The final aim of our study was to assess air PM exposure models to use in short-term health effects studies in London. We therefore worked with the dense monitoring network available owing to the city size and the legal structures for local air quality management. To assess the applicability of our approach in urban environment with smaller number of monitoring sites, we performed a sensitivity analysis restricting the study area to a part of London matching the minimum requirements in EU directives. The results suggested that our approach will also perform well in smaller urban environments with more sparse monitoring networks, which are typical of many European cities.

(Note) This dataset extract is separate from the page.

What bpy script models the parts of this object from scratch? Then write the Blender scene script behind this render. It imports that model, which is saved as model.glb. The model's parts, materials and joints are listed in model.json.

Methodologically, the models presented here deviate from the standard space–time statistical modelling approach, which typically presents varying intercepts.^{4, 6, 8, 14, 16} As we were including in our models a set of covariates characterised by spatial and temporal variation, we assumed only time- and space-varying regression coefficients. To assess the plausibility of our approach in comparison with a classical modelling scenario, we developed five models, with independent spatiotemporal random effects. We assessed the predictive capability of these structures, and we found that our methodology, applied in an urban environment, performed better than the classical approach. This evidence suggests that, in context where local and urban primary emissions together with regional background data are not available, the inclusion in the models of independent error distributions is able to capture spatial and temporal dependencies. However, in context of analysis, where the researchers can perform extra modelling efforts, our proposed models perform better than a classical approach.

Finally, the hierarchical methodology that we proposed in this study provided a flexible way to model daily PM. This approach could also be applied to other environmental space–time processes (e.g. to model time series of different ambient primary or secondary pollutants) and used to predict non-daily data (e.g. hourly).